If you train yourself to verify slot type, fit, and power before anything else, you avoid most PCIe errors, both on the exam and in a live repair.
Motherboard power connectors: where power comes in and what each plug does
A desktop motherboard does not “make” power, it distributes it. The power supply (PSU) converts AC wall power into stable DC rails, then feeds the board through a small set of keyed connectors. If you can identify the main ATX connector and the CPU (EPS12V) connector at a glance, you can solve many “dead PC” tickets in minutes and avoid common CompTIA A+ traps.

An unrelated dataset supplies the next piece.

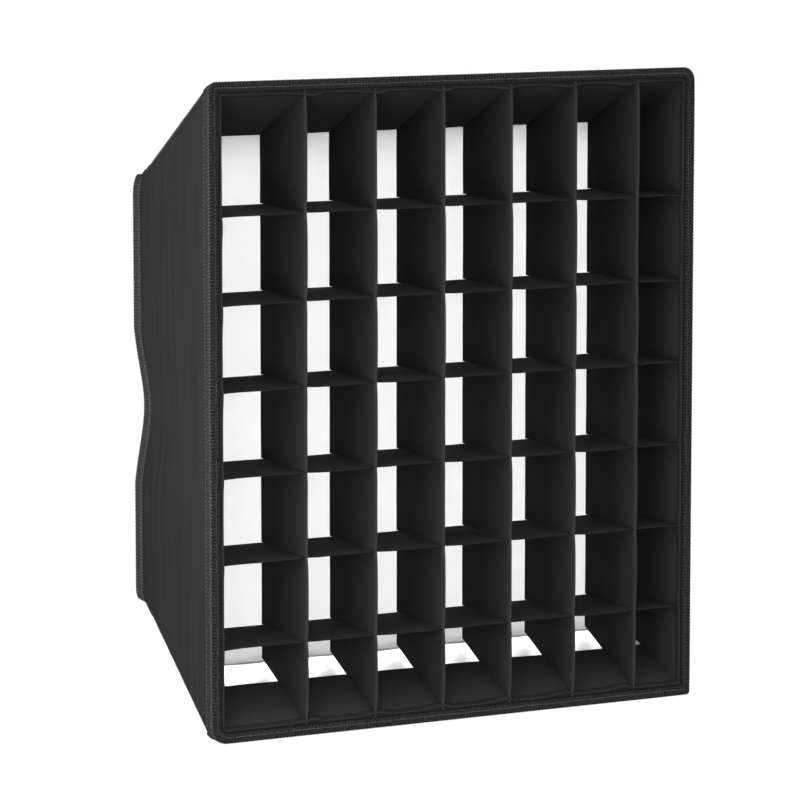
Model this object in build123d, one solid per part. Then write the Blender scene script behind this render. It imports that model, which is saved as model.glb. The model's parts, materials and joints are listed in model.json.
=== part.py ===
from build123d import *
import os

# Rectangular cloth softbox with a fabric egg-crate grid, in millimetres.
# +Z is up and the open front faces -Y. The origin is the centre of the lamp seat, the plane where the
# taper ends and the lamp's bezel rests. Depth is counted backwards from the front plane, and an offset
# is counted inwards from the outer face of the cloth walls.

# ---- driving dimensions ----
front_width = 420.0        # over the front binding
front_height = 500.0
seat_width = 376.0         # over the cloth walls at the lamp seat
seat_height = 336.0
taper_depth = 168.0        # front plane to lamp seat
ear_depth = 24.0           # the side walls run on past the seat as ears that grip the lamp

# ---- wall layers, from the outside in ----
cloth = 1.0
board = 2.5
wall = cloth + board + cloth
board_front = 13.0
board_rear_gap = 14.0

# ---- bindings and the rods in the front hem ----
tape = 1.0
binding_outer_leg = 13.0
binding_inner_leg = 8.0
rear_leg = 16.0
ear_binding_end_gap = 0.1  # an ear's binding stops just short of the mitres at its ends
rod_diameter = 2.0
rod_depth = 6.5
rod_end_gap = 14.0

# ---- lamp seat ring ----
seat_ring_thickness = 3.0
seat_ring_width = 11.5
seat_ring_side_gap = 0.8   # clear of the ears, which lean in behind the seat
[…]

Most modern boards rely on two primary inputs: the 24-pin ATX main power and the 4-pin or 8-pin CPU power. Other connectors (like PCIe GPU power and SATA power) matter too, but they do not replace these two.
24-pin ATX main power: the connector almost every desktop uses
The 24-pin ATX main power connector is the motherboard’s primary power inlet. It supplies several voltage rails and control signals that let the board start, manage power states, and feed many onboard devices (chipset, RAM power regulation, USB power, onboard audio, and more). If this connector is missing or not fully seated, the system usually acts completely dead.
You’ll typically find the 24-pin socket along the right edge of the motherboard, near the RAM slots. Board makers place it there to make cable routing easier and to reduce strain on the socket. The matching PSU plug is keyed, so the shape only fits one way.
This connector uses a locking clip. The clip hooks onto a small ridge on the motherboard socket. When you seat it correctly, you should feel and often hear a soft click. That click matters because a “half-seated” 24-pin plug can still look aligned from above, yet fail under load.
A common design is 20+4. The PSU-side connector splits into a 20-pin block plus a detachable 4-pin block.